The court ruled that when Day leased the transponder, he did so as a consumer as defined by the Consumer Protection Act and not a business owner. As such, the 407 ETR can’t rely upon the 15-year limitation period set forth in the Transponder Lease Agreement, as the 407 ETR does not fall within the exception set forth in s. 22(5)(1) of the Limitations Act given that it only applies in respect of business agreements.
Lawyers for Day pointed out that if the 407 is entitled to rely on the limitation period of 15 years set forth in the Transponder Lease Agreement and not commence a claim for 15 years, Day would be liable to pay the 407 ETR $289,444.45 on a principal balance of $9,808, given the interest would be accumulating at the compounded rate of 26.82 per cent.
They also argued, by analogy if the 15-year limitation period applied to all outstanding invoices, the 407 ETR would stand to make between $1.5 billion and $4.1 billion as a result of accrued interest.
Manes argued the limitation period commences when an invoice is sent by the 407 ETR to a customer, and not two years after a customer’s licence plate is placed into denial.
Day was placed into licence plate denial on three occasions between August 2008 and November 2010. On each occasion Day paid the amounts owing to the 407 ETR.
He last paid his 407 ETR account in full on Dec. 21, 2010. Since then he has made no payments despite continuing to use the highway on a regular basis.

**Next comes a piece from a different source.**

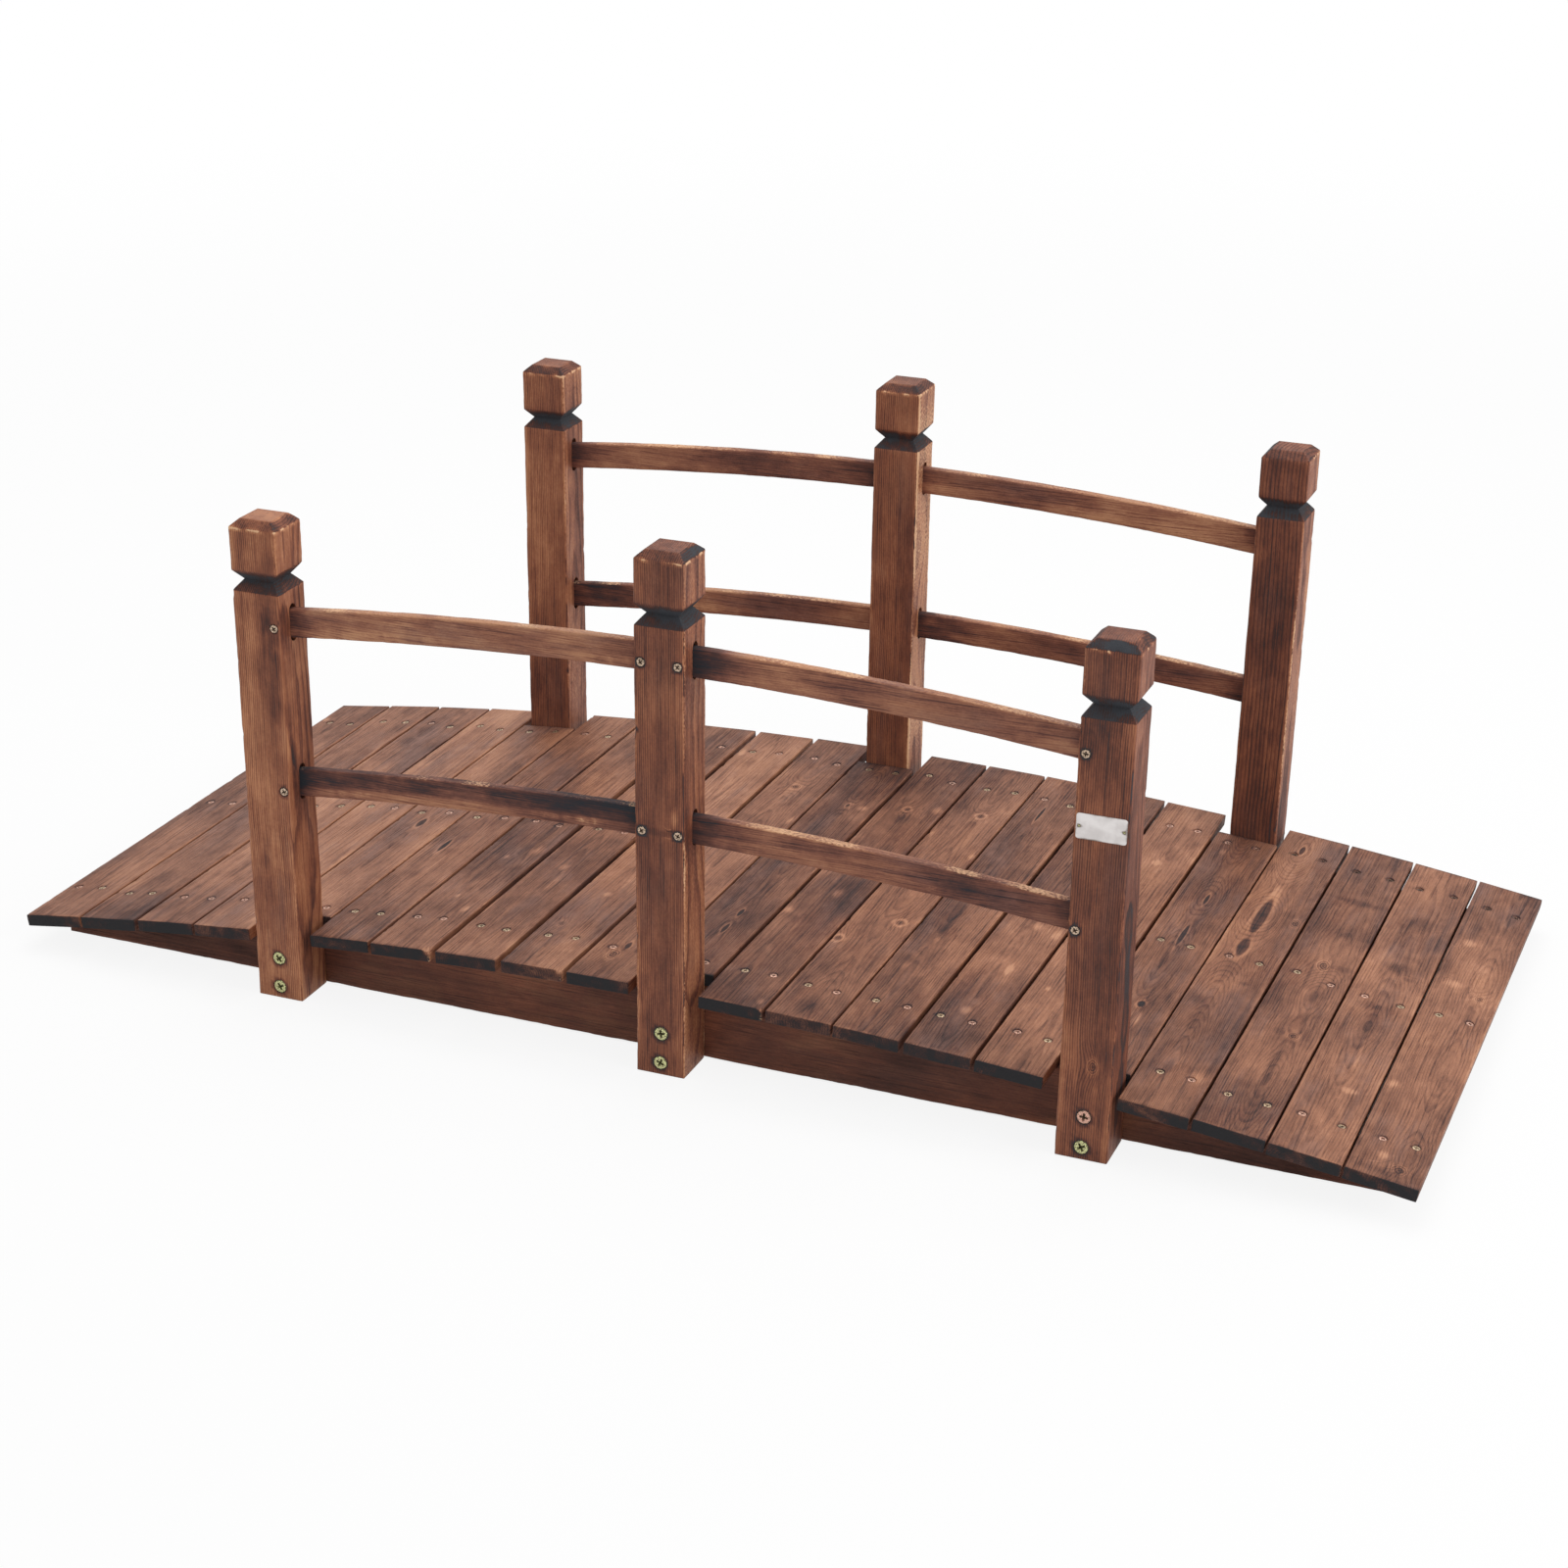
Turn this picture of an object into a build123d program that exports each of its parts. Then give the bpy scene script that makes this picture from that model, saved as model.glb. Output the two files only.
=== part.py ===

The court heard he travelled on the 407 some 3,700 times since that last payment. The registrar subsequently placed a Mercedes owned by Day into plate denial in June 2012.
The matter is not over yet. Manes says the next step is that the court has to sign an order regarding its direction to the two parties.
At this point, the 407 and Day’s lawyers disagree on how to interpret Edward’s decision and references to “placed into plate denial” and the 407’s reference to being placed into plate denial (when plates actually expire.)
“We will also be taking instruction whether Mr. Day wishes to appeal the decision,” says Manes.
Counsel for the 407 could not be reached for comment before posting.